The job uniform might be overalls or one chosen by a profession (eg nurses) or
a particular company (a shop or restaurant or factory, an airline, etc). Not
every job leaves you free to wear whatever you like.

In the city of London, and in companies such as IBM, many people adopted a
common uniform that they wore every day, even if each person's choice of suit,
shirt and tie might be slightly different.

The essential point is that your work clothes are not about presenting you to
your colleagues but about representing your company in public.

When I went to work for a company with a more casual dress code, I'd have been
out of place in my previous three-piece suit, shirt and tie. After a while, I
devised my own style of "uniform" so I could wear the same things every day
without having to think about it.

If anybody noticed, they didn't comment. But then, if they were wearing much
the same things every day, I didn't notice or comment either. Really, who
cares?

It makes shopping simpler: you just go out and buy a bunch of five identical
shirts at a time. I sometimes got five-for-the-price-of-four-type deals. (You
can haggle.)

I did find it was impossible to have identical outfits because clothes change
when they are washed often. Also, companies change long-running designs, even
if people don't think they do. In my case, the shirt buttons changed, though
again, probably nobody else noticed.

Most companies have an unspoken "dress code" anyway. As long as you stay
within that, nobody really cares.

------
furyofantares
I spend basically zero cognitive effort or decision time on what to wear once
it's purchased.
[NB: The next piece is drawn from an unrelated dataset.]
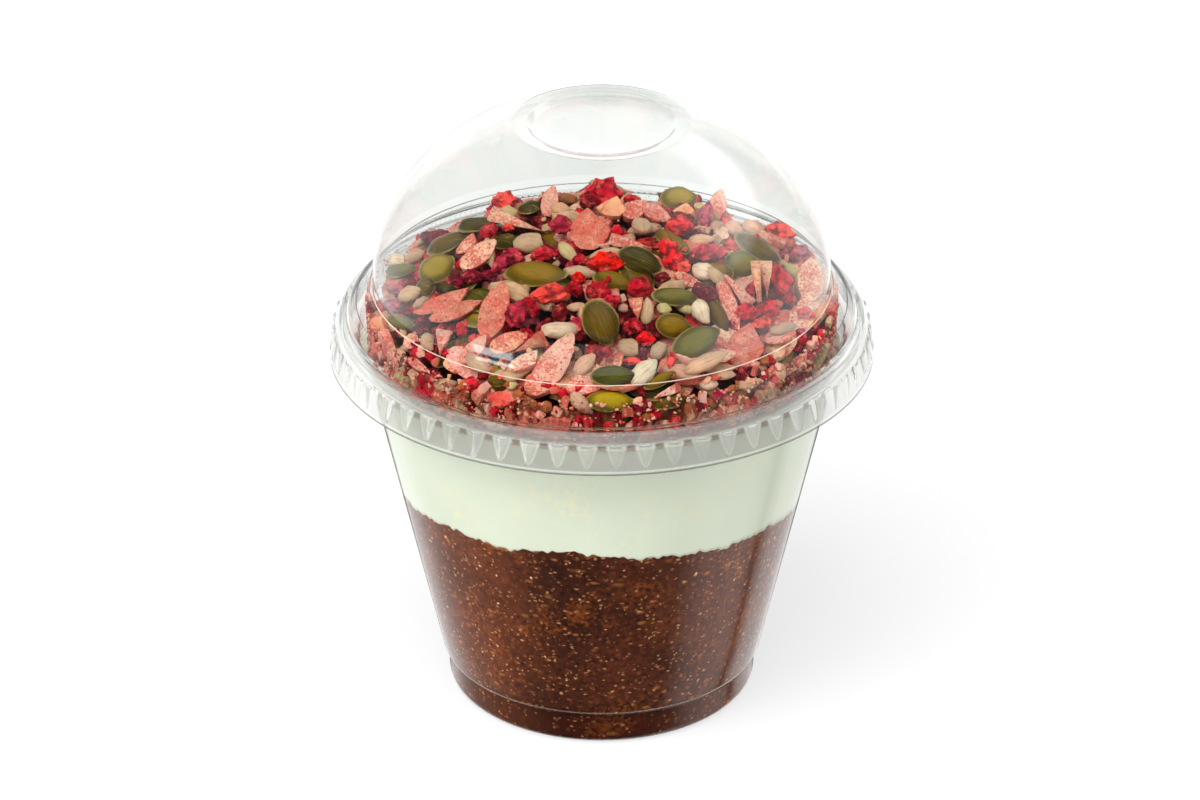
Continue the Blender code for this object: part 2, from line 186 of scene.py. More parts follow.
# Pieces that are picked out in the picture, by kind: colour, middle (pixels across and down), length
# and width in pixels, turn of the length in degrees (rising to the right), and how it lies. It has
# its face to the viewer, or lies flat on the heap, or has its edge to the viewer.
PICKED = {
    "pumpkin_seed": (
        ("dark_olive", 479, 225, 48, 16, 8, "flat"), ("olive", 448, 243, 62, 22, 26, "flat"),
        ("bright_olive", 536, 274, 62, 26, -2, "flat"), ("pale_olive", 437, 268, 40, 28, 30),
        ("grey_olive", 402, 271, 32, 15, 8, "flat"), ("olive", 425, 288, 24, 18, 60),
        ("grey_olive", 402, 323, 36, 20, -10, "flat"), ("pale_olive", 679, 198, 38, 24, 5),
        ("dark_olive", 640, 261, 46, 26, -22), ("bright_olive", 614, 281, 42, 18, -12, "flat"),
        ("grey_olive", 675, 297, 46, 18, -3, "flat"), ("olive", 601, 323, 48, 35, -65),
        ("bright_olive", 674, 326, 36, 24, -8), ("olive", 718, 315, 38, 16, -61),
        ("grey_olive", 696, 342, 52, 30, 28), ("green", 614, 376, 46, 21, 0, "flat"),
        ("bright_olive", 660, 380, 46, 16, 27, "flat"), ("lime", 610, 401, 62, 28, 0),
        ("olive", 670, 403, 48, 15, 13, "flat"), ("olive", 758, 248, 53, 22, -28, "flat"),
        ("grey_olive", 742, 264, 36, 28, 0), ("olive", 498, 381, 28, 15, -5, "flat"),
        ("dark_olive", 506, 242, 32, 18, -10, "flat"), ("dark_olive", 530, 208, 26, 12, 10, "flat"),
    ),
    "almond_flake": (
        ("salmon", 470, 244, 42, 14, 36, "flat"), ("salmon", 479, 255, 44, 20, 42),
        ("pale", 520, 224, 64, 6, -18, "edge"), ("dusty", 449, 301, 72, 15, 18),
        ("dusty", 457, 311, 56, 16, 17), ("dusty", 495, 311, 60, 28, 73),
        ("peach", 509, 342, 52, 24, 22), ("brown", 528, 346, 50, 12, 24, "edge"),
        ("pink", 474, 350, 38, 15, 50), ("pink", 553, 365, 98, 36, 57),
        ("pale", 528, 361, 40, 14, 27, "flat"), ("peach", 455, 367, 32, 16, -25),
        ("pink", 443, 340, 32, 12, 80, "edge"), ("rosy", 592, 228, 46, 38, 60),
        ("pink", 635, 210, 28, 18, 40), ("pink", 656, 214, 38, 18, -20), ("pink", 718, 204, 26, 18, 80),
        ("pink", 550, 202, 30, 17, 75), ("pale_pink", 635, 246, 52, 9, -17, "edge"),
        ("pale_pink", 688, 281, 40, 15, -20), ("peach", 637, 311, 26, 8, -82, "edge"),
        ("peach", 757, 282, 42, 8, -84, "edge"), ("pale_peach", 766, 280, 38, 8, -88, "edge"),
        ("pale_peach", 810, 280, 48, 28, 80), ("pale_pink", 737, 290, 40, 10, -50, "edge"),
        ("pink", 729, 306, 50, 15, -68), ("rosy", 747, 345, 56, 34, 50),
        ("pale_peach", 782, 348, 40, 24, 30), ("pale_pink", 668, 392, 56, 6, 24, "edge"),
        ("coral", 502, 400, 38, 20, -8), ("brown", 449, 397, 42, 10, -22, "edge"),
        ("salmon", 776, 241, 38, 12, -14, "flat"), ("salmon", 412, 341, 26, 18, 70),
        ("salmon", 418, 366, 30, 12, -35), ("pale_peach", 798, 363, 48, 16, 28),
        ("pale_peach", 661, 424, 26, 9, 5), ("pink", 705, 416, 32, 13, 12),
    ),
    "sunflower_kernel": (
        ("white", 398, 260, 22, 14, 0), ("beige", 415, 256, 20, 12, 20, "flat"),
        ("greenish", 509, 213, 17, 15, 0), ("beige", 531, 242, 36, 16, 8, "flat"),
        ("beige", 489, 253, 30, 12, -80), ("beige", 410, 294, 24, 14, 20, "flat"),
        ("grey_beige", 428, 342, 24, 18, -70), ("grey_beige", 478, 364, 28, 16, -35),
        ("greenish", 512, 385, 16, 14, 0), ("beige", 446, 385, 30, 16, 5),
        ("beige", 561, 209, 20, 13, -10), ("brown", 568, 199, 25, 11, -15, "flat"),
        ("greenish", 569, 253, 28, 13, -45), ("beige", 578, 307, 23, 8, 5, "flat"),
        ("pinkish", 624, 308, 16, 12, -10), ("beige", 647, 311, 27, 14, 85),
        ("greenish", 664, 309, 20, 16, -10), ("white", 701, 312, 26, 18, -65),
        ("beige", 706, 362, 47, 16, 25), ("beige", 630, 348, 25, 18, -15),
        ("grey_beige", 659, 349, 27, 18, 55), ("white", 644, 372, 34, 20, 45),
        ("beige", 585, 364, 27, 16, 45), ("white", 705, 272, 27, 18, -15),
        ("beige", 718, 278, 28, 12, -45), ("beige", 726, 375, 33, 12, 8, "flat"),
        ("white", 710, 384, 27, 15, 10, "flat"), ("grey_beige", 783, 328, 28, 12, 15, "flat"),
        ("pinkish", 734, 229, 20, 15, -30), ("pinkish", 702, 240, 26, 12, 5),
        ("pinkish", 754, 230, 26, 11, -25, "flat"), ("beige", 749, 384, 36, 15, 14),
        ("brown", 547, 407, 18, 14, 0),
    ),
    "berry_bit": (
        ("coral", 504, 200, 26, 18, 5), ("purple", 428, 238, 20, 15, -10),
        ("crimson", 490, 231, 21, 17, 0), ("coral", 508, 227, 17, 12, 0),
        ("magenta", 513, 256, 25, 18, 0), ("raspberry", 543, 254, 30, 17, 10),
        ("dark_crimson", 408, 284, 22, 13, 10), ("lilac", 396, 289, 24, 15, 0),
        ("dark_magenta", 455, 281, 20, 16, 0), ("dark_magenta", 472, 276, 22, 17, 0),
        ("dark_magenta", 487, 275, 20, 15, 0), ("magenta", 499, 265, 22, 13, 50),
        ("raspberry", 462, 329, 23, 18, 70), ("purple", 425, 322, 23, 17, -60),
        ("lilac", 393, 305, 26, 17, 0), ("raspberry", 449, 353, 19, 15, 0),
        ("dark_magenta", 434, 372, 22, 11, -25), ("raspberry", 603, 194, 38, 33, 0),
        ("dark_crimson", 588, 203, 22, 21, 0), ("magenta", 563, 224, 28, 21, 0),
        ("raspberry", 617, 230, 14, 12, 0), ("raspberry", 632, 199, 19, 10, -5),
        ("red", 679, 225, 29, 22, 5), ("lilac", 705, 215, 26, 19, 85),
        ("orange_red", 607, 262, 38, 24, 0), ("coral", 649, 243, 32, 14, -10),
        ("red", 671, 254, 35, 24, -70), ("coral", 684, 267, 21, 17, 0),
        ("magenta", 709, 252, 37, 19, 0), ("orange_red", 579, 277, 20, 17, 0),
        ("crimson", 574, 289, 18, 18, 0), ("crimson", 640, 287, 28, 24, 0),
        ("crimson", 598, 290, 27, 21, 0), ("coral", 549, 293, 38, 22, 0),
        ("dark_crimson", 662, 277, 21, 15, 0), ("crimson", 581, 259, 17, 13, 0),
        ("dark_crimson", 559, 314, 22, 18, 80), ("raspberry", 611, 303, 19, 17, 60),
        ("crimson", 633, 326, 20, 18, 0), ("red", 646, 338, 19, 17, 0),
        ("raspberry", 605, 352, 18, 15, 0), ("coral", 631, 361, 27, 12, 0),
        ("coral", 671, 361, 17, 11, 85), ("magenta", 717, 395, 23, 13, 35),
        ("coral", 781, 230, 32, 17, -15), ("lilac", 802, 254, 23, 20, 0),
        ("coral", 732, 245, 21, 13, -20), ("raspberry", 781, 279, 36, 25, -75),
        ("magenta", 751, 289, 23, 18, 80), ("raspberry", 748, 311, 26, 20, 0),
        ("raspberry", 767, 309, 25, 18, 0), ("coral", 762, 322, 26, 16, 10),
        ("crimson", 789, 300, 21, 18, 0), ("coral", 806, 312, 19, 14, 0),
        ("lilac", 802, 333, 19, 15, -30), ("crimson", 765, 361, 27, 19, 15),
        ("magenta", 515, 313, 27, 24, 70), ("crimson", 531, 307, 23, 17, -70),
        ("raspberry", 583, 421, 30, 17, 0), ("red", 608, 425, 13, 11, 0),
    ),
    "fruit_chunk": (
        ("peach", 613, 206, 31, 23, -5), ("peach", 684, 209, 23, 14, 0),
        ("pale_peach", 720, 236, 18, 18, 0),
    ),
}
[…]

This is because I have difficulty caring about my appearance
and so I just grab the first clean thing. (Though I can care about my
appearance with some effort, either to satisfy someone else or to derive some
personal value from it.)

I was running a company, or a public figure, or both, I imagine I would place
a higher value on my appearance and would need to expend daily effort on it,
or hire someone to do so, or choose a uniform.

That said, if someone around me wore the same thing every day, it would just
be an interesting fact about them. It wouldn't reflect negatively to me.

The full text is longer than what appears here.